Teuchos::Time screwing up OpenMP/Threads performance
Created by: etphipp
I recently wrote a performance test in Sacado that tests the performance of a Kokkos kernel using Sacado. I used Teuchos::Time to measure the time the kernel took to run and was seeing very bad performance on CPUs using both the OpenMP and Threads execution spaces in Kokkos. For a single Sandy Bridge socket I was expecting my kernel to get about 9 GFLOP/s, and using 8 threads I was only seeing about 1 GFLOP/s. Furthermore, using the Serial execution space, I was seeing about 3 GFLOP/s. However I was seeing the level of expected throughput on KNC (using OpenMP) and Cuda. Purely by accident, I changed the timer from Teuchos::Time to Kokkos::Impl::Timer and suddenly my CPU performance jumped up to about what I expected.
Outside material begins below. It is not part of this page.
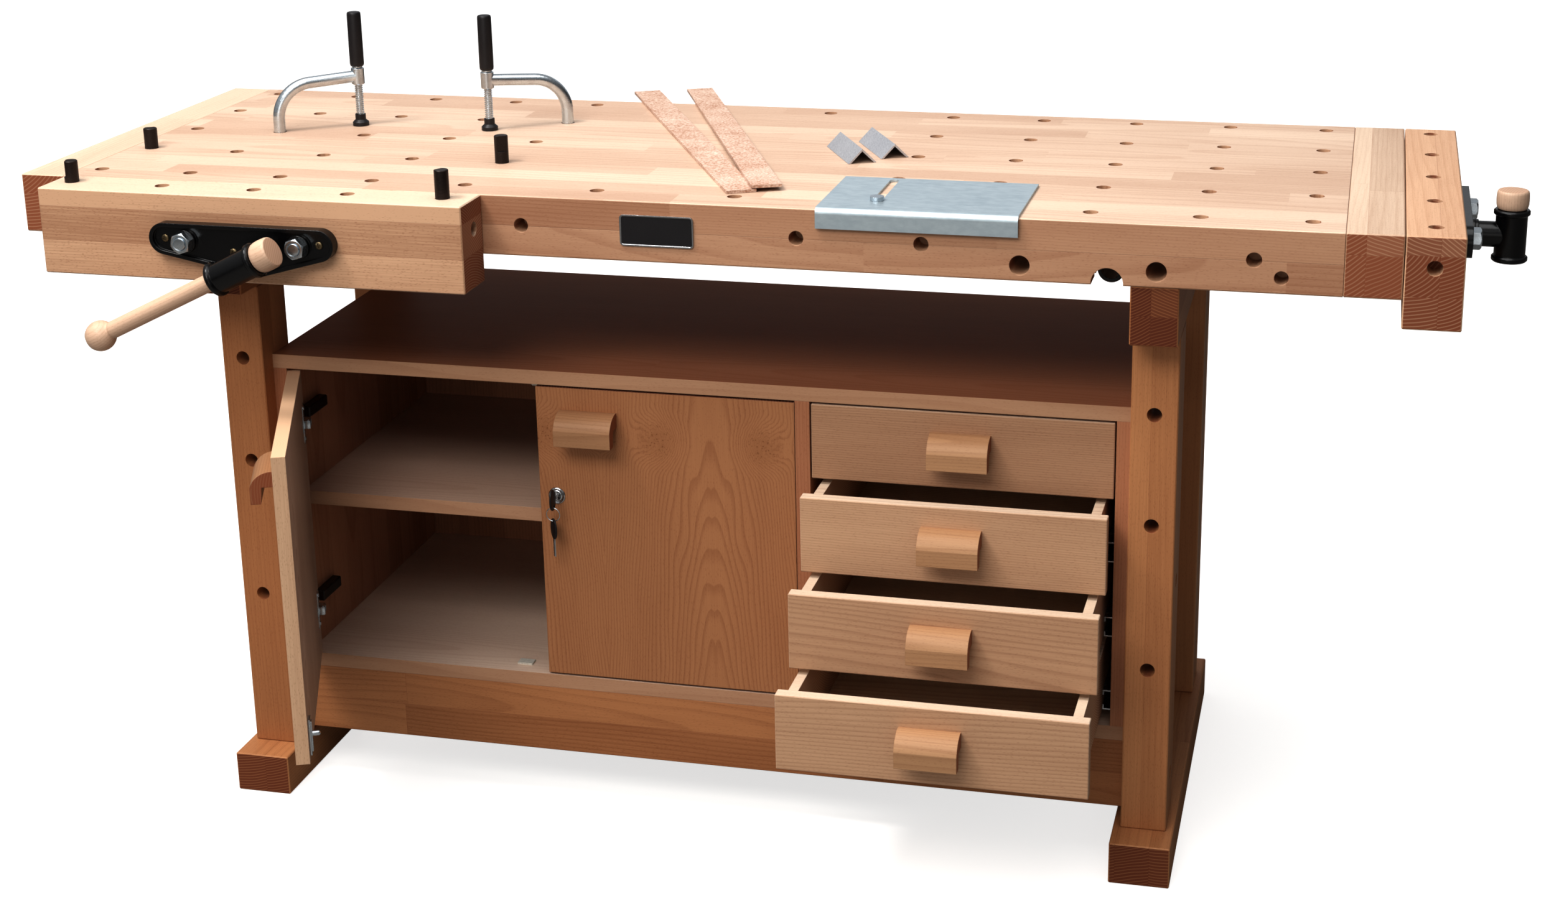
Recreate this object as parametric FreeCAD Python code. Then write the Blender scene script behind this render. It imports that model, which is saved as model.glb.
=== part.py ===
import FreeCAD, Part
import math
import os
from FreeCAD import Vector

# A joiner's bench with a front vise, an end vise, a stand and a cabinet below.
# Millimetres, +Z up, +X along the bench towards the end vise, +Y from the front to the back.
# Sizes below are counted from the left end cap's outer face, the front edge and the floor.
# Every file is then written about the centre of the left foot's underside.

# ---- driving dimensions -------------------------------------------------------------------

# worktop
bench_height = 900.0
top_depth = 620.0
slab_thickness = 40.0
apron_height = 40.0
front_apron_thickness = 94.0
rear_apron_thickness = 36.0
left_cap_width = 64.0
slab_length = 1692.0
right_cap_width = 69.0
hole_radius = 9.5
row_count = 5
row_pitch = 135.0
first_row = 47.0
left_column = 94.5
left_pitch = 132.0
middle_columns = (805.0, 990.0)
right_column = 1176.5
right_pitch = 135.0
columns_in_block = 5
face_hole_places = (716.0, 1082.0, 1242.0, 1650.0)
face_hole_drop = 39.0
face_hole_depth = 36.0
low_hole_place = 1683.0
low_hole_drop = 60.0
low_hole_radius = 8.7
arris = 1.5

# stand
foot_width = 80.0
foot_height = 58.0
foot_length = 600.0
foot_setback = 2.0
left_foot = 240.0
right_foot = 1492.0
post_width = 60.0
post_depth = 80.0
post_inset = 46.0
bearer_height = 76.0
stretcher_height = 97.0
stretcher_thickness = 36.0
post_hole_heights = (289.0, 490.0, 640.0)
bolt_radius = 4.0
bolt_head_radius = 7.5
bolt_head_height = 8.0
bolt_well_depth = 14.0
bolt_grip = 45.0
upper_bolt_height = 400.0

# cabinet
board = 20.0
cabinet_recess = 28.0
cabinet_bottom = 171.0
cabinet_top_height = 639.0
divider_place = 1057.0
shelf_height = 411.0
shelf_setback = 22.0
back_thickness = 6.0
back_inset = 6.0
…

This behavior was reproducible on two different machines (my local development machine and Shannon) and with multiple compilers (GCC 4.9.3 and Intel 15.0.3). Has anyone else seen this before or have an idea why Teuchos::Time might be screwing up performance on CPUs with OpenMP or Threads? Teuchos::Time doesn’t have any threaded code in it, does it? I’m a little bit concerned the impact this might have based on the pervasive usage of Teuchos::TimeMonitor throughout Trilinos.